People don't want a dozen different set-top boxes. Just like we didn't want both a VHS and Beta tape player. And we didn't want to have to have both HDVD and blu-ray boxes.

Unless Apple can make an AppleTV that can unify devices, I'll stick with my mini. It plays all my existing DVDs, my iTunes content, and any other internet content. The only drawback is Apple limiting the movies that are available to rent from iTunes (far more are on AppleTV than in the desktop iTunes app). But that's just Apple's lost revenue because I'll just go elsewhere for my rentals.

I fully agree. My TV can already stream media without a box, been there, done that. Since it can't even play DVDs I'll stick to my current PC setup that plays DVDs, music, etc. and TV that already streams.
post #40 of 75
Quote:
Originally Posted by Oflife View Post

is the living room going to slowly become a thing of the past?

Just as the mobile phone has relegated 'home' and 'office' to anywhere you want it to be, will networked content do the same for the living room?
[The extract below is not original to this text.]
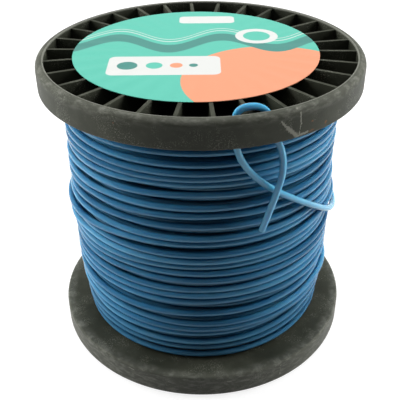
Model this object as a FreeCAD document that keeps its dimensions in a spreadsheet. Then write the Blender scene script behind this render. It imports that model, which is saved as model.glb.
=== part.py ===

Discuss in less than 500 pages.

Reminds me of a scene in Friends where Joey meets someone that says they didn't have a television growing up. Joey's response was, "well, what does all your living room furniture point at?"

Seriously, though, I think there will always be a need to have a room where you view content of some sort. Comfort of seating, the social aspect - those requirements won't go away.